Records from a dataset
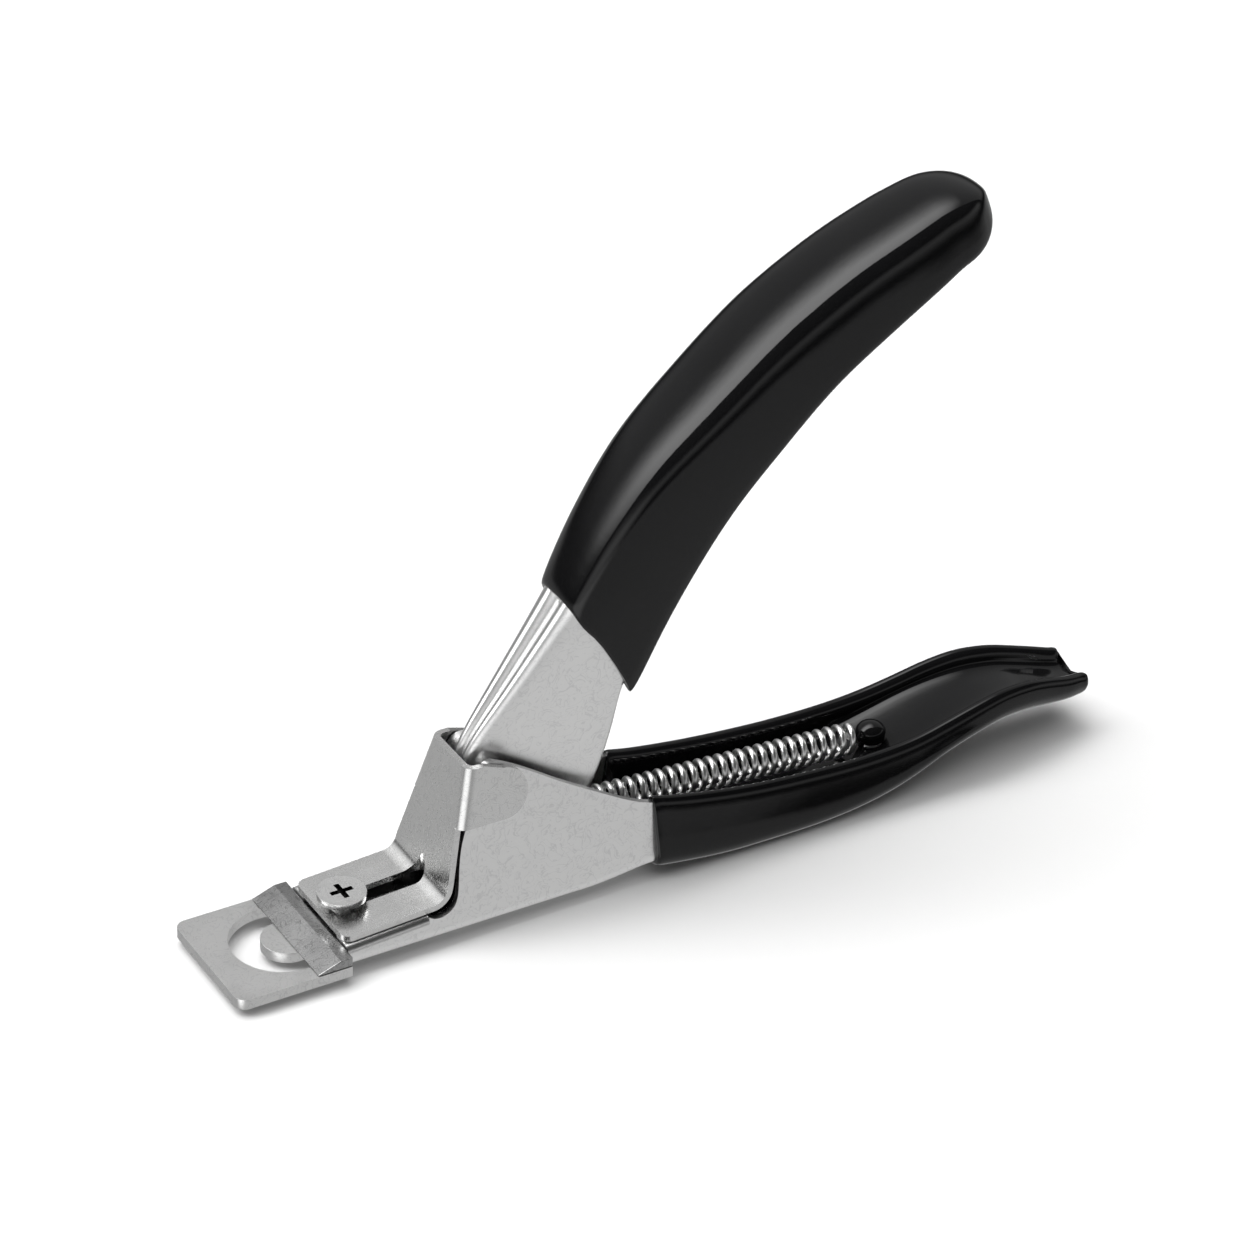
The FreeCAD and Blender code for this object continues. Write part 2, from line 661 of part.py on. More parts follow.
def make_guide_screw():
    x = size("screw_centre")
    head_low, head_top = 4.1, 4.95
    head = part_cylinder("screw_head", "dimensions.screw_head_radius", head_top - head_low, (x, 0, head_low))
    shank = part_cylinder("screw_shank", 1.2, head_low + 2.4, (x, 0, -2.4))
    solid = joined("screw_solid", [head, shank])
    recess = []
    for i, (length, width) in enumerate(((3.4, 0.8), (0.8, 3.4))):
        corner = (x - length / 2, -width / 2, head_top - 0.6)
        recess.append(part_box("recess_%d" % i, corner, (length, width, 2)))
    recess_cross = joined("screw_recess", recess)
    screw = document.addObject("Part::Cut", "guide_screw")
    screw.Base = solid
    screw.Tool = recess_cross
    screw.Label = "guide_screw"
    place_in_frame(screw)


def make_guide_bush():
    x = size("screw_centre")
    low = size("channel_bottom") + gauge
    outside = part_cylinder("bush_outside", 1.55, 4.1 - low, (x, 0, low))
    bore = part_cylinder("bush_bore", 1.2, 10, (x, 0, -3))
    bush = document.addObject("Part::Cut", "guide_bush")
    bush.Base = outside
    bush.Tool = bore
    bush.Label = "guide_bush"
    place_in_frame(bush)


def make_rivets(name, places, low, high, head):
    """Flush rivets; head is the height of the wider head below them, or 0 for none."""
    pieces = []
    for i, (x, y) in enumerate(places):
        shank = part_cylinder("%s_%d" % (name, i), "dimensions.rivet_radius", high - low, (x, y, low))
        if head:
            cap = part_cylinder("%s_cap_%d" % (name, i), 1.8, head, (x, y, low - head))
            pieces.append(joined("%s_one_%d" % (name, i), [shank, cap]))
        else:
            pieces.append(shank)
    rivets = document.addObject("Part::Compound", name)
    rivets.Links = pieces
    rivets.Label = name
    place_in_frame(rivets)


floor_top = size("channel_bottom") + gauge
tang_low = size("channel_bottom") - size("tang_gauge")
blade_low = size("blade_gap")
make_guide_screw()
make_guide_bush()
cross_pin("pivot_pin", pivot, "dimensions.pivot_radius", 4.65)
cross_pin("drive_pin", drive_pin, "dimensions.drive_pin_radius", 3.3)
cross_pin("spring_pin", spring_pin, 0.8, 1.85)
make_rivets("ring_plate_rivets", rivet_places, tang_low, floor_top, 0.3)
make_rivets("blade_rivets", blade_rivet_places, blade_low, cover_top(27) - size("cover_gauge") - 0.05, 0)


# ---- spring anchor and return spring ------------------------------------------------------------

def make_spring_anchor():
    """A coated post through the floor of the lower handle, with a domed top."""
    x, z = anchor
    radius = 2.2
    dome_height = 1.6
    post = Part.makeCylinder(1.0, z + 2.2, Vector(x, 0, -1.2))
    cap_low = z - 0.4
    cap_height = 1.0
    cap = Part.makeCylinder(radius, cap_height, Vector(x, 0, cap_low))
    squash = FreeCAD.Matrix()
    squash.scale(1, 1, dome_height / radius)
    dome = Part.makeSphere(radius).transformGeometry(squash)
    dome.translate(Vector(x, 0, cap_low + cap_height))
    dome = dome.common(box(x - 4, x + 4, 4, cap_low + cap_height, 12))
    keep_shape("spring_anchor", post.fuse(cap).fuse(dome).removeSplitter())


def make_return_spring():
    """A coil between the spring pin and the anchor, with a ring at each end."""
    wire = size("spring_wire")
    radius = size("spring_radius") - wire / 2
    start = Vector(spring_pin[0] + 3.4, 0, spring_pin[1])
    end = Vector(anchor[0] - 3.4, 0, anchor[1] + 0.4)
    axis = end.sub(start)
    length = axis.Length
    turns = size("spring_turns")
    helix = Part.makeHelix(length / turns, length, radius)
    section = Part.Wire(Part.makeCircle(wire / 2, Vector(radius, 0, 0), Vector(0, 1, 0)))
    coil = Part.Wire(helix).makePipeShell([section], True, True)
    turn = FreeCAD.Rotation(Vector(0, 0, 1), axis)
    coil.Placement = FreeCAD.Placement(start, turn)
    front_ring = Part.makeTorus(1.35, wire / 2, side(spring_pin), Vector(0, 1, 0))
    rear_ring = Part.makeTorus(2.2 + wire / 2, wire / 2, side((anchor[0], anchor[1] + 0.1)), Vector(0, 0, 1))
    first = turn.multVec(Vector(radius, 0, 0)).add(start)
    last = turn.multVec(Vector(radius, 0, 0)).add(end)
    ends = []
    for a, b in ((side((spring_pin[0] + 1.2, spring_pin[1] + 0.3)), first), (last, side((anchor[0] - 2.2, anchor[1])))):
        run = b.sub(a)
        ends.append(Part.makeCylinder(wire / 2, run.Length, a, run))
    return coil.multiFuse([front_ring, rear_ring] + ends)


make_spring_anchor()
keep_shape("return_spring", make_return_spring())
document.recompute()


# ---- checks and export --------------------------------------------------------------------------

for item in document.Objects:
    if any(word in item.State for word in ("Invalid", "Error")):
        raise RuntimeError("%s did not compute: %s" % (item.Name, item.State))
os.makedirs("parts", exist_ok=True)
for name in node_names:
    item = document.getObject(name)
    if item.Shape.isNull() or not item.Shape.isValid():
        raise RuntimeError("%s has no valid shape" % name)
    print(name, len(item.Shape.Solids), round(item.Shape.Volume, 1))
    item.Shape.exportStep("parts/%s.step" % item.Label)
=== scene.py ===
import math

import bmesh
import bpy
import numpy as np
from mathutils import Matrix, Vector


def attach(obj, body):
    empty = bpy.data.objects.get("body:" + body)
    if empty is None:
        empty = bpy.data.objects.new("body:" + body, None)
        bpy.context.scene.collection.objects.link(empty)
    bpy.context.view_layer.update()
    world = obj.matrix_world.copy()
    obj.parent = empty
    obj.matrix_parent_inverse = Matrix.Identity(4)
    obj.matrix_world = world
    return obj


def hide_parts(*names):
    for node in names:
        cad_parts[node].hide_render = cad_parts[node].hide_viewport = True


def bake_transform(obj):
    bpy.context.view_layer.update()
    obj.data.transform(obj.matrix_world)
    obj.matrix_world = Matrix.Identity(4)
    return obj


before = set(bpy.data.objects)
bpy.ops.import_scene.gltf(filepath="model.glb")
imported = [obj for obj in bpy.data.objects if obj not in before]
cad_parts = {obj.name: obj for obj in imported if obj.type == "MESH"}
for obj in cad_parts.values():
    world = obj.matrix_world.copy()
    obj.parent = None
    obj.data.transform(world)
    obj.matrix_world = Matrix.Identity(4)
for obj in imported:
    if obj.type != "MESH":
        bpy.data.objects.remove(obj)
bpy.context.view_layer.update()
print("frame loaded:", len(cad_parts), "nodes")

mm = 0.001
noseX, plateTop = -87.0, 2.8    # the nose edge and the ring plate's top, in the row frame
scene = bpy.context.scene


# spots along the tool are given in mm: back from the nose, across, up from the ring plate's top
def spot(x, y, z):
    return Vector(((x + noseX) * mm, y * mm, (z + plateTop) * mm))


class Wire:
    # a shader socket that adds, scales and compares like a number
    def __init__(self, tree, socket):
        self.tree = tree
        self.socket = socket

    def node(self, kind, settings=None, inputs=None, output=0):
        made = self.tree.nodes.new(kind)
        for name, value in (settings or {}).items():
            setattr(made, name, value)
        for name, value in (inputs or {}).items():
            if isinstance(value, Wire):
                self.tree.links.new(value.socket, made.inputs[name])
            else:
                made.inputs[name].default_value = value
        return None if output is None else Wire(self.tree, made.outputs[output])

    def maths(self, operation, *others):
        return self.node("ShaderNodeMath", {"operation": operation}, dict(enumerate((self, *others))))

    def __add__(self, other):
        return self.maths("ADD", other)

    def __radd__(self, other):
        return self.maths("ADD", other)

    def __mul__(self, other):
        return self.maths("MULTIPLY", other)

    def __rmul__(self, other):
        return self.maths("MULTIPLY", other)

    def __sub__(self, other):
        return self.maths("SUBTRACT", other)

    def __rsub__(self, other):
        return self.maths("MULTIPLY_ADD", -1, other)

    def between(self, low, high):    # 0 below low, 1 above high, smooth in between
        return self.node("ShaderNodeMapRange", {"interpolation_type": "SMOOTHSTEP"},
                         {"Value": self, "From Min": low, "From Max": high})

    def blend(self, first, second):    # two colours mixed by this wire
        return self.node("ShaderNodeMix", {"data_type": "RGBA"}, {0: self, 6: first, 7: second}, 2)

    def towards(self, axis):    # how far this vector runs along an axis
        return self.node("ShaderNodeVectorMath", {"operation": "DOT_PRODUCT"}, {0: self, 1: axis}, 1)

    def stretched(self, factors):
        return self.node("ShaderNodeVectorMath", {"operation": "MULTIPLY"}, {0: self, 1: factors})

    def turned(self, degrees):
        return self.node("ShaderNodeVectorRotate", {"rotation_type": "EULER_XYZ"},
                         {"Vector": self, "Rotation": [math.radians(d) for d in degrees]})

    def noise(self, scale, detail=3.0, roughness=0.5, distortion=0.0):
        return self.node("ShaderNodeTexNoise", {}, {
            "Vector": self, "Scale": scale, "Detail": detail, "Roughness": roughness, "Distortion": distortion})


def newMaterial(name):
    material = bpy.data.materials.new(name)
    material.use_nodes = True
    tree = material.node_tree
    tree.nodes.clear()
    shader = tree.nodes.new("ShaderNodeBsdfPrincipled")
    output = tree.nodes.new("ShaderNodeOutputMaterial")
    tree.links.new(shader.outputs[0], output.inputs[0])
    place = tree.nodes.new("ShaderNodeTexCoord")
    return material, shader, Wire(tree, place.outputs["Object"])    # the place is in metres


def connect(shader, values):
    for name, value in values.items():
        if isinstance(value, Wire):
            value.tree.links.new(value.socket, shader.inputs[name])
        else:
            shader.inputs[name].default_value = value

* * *

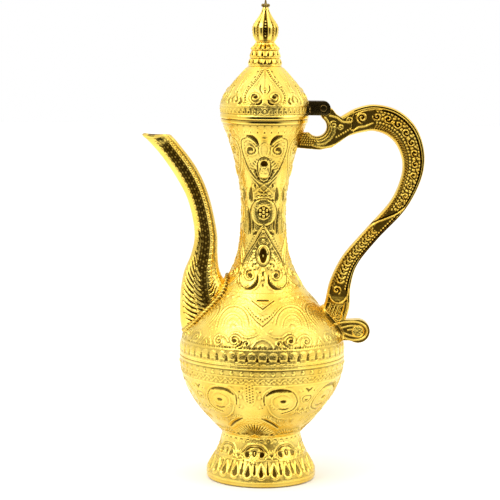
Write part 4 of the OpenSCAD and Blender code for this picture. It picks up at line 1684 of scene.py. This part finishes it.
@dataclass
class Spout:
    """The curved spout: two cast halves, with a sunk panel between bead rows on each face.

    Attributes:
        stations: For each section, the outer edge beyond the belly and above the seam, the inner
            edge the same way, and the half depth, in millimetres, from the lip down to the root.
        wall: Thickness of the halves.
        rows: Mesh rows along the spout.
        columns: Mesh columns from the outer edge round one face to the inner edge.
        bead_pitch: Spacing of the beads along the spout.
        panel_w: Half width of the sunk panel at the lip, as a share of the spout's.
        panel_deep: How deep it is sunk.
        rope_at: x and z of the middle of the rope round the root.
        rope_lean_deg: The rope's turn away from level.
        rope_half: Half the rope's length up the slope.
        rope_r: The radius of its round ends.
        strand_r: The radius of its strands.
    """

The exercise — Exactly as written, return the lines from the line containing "The FreeCAD and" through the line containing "place_in_frame(bush)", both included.

Reply to the exercise —
The FreeCAD and Blender code for this object continues. Write part 2, from line 661 of part.py on. More parts follow.
def make_guide_screw():
    x = size("screw_centre")
    head_low, head_top = 4.1, 4.95
    head = part_cylinder("screw_head", "dimensions.screw_head_radius", head_top - head_low, (x, 0, head_low))
    shank = part_cylinder("screw_shank", 1.2, head_low + 2.4, (x, 0, -2.4))
    solid = joined("screw_solid", [head, shank])
    recess = []
    for i, (length, width) in enumerate(((3.4, 0.8), (0.8, 3.4))):
        corner = (x - length / 2, -width / 2, head_top - 0.6)
        recess.append(part_box("recess_%d" % i, corner, (length, width, 2)))
    recess_cross = joined("screw_recess", recess)
    screw = document.addObject("Part::Cut", "guide_screw")
    screw.Base = solid
    screw.Tool = recess_cross
    screw.Label = "guide_screw"
    place_in_frame(screw)


def make_guide_bush():
    x = size("screw_centre")
    low = size("channel_bottom") + gauge
    outside = part_cylinder("bush_outside", 1.55, 4.1 - low, (x, 0, low))
    bore = part_cylinder("bush_bore", 1.2, 10, (x, 0, -3))
    bush = document.addObject("Part::Cut", "guide_bush")
    bush.Base = outside
    bush.Tool = bore
    bush.Label = "guide_bush"
    place_in_frame(bush)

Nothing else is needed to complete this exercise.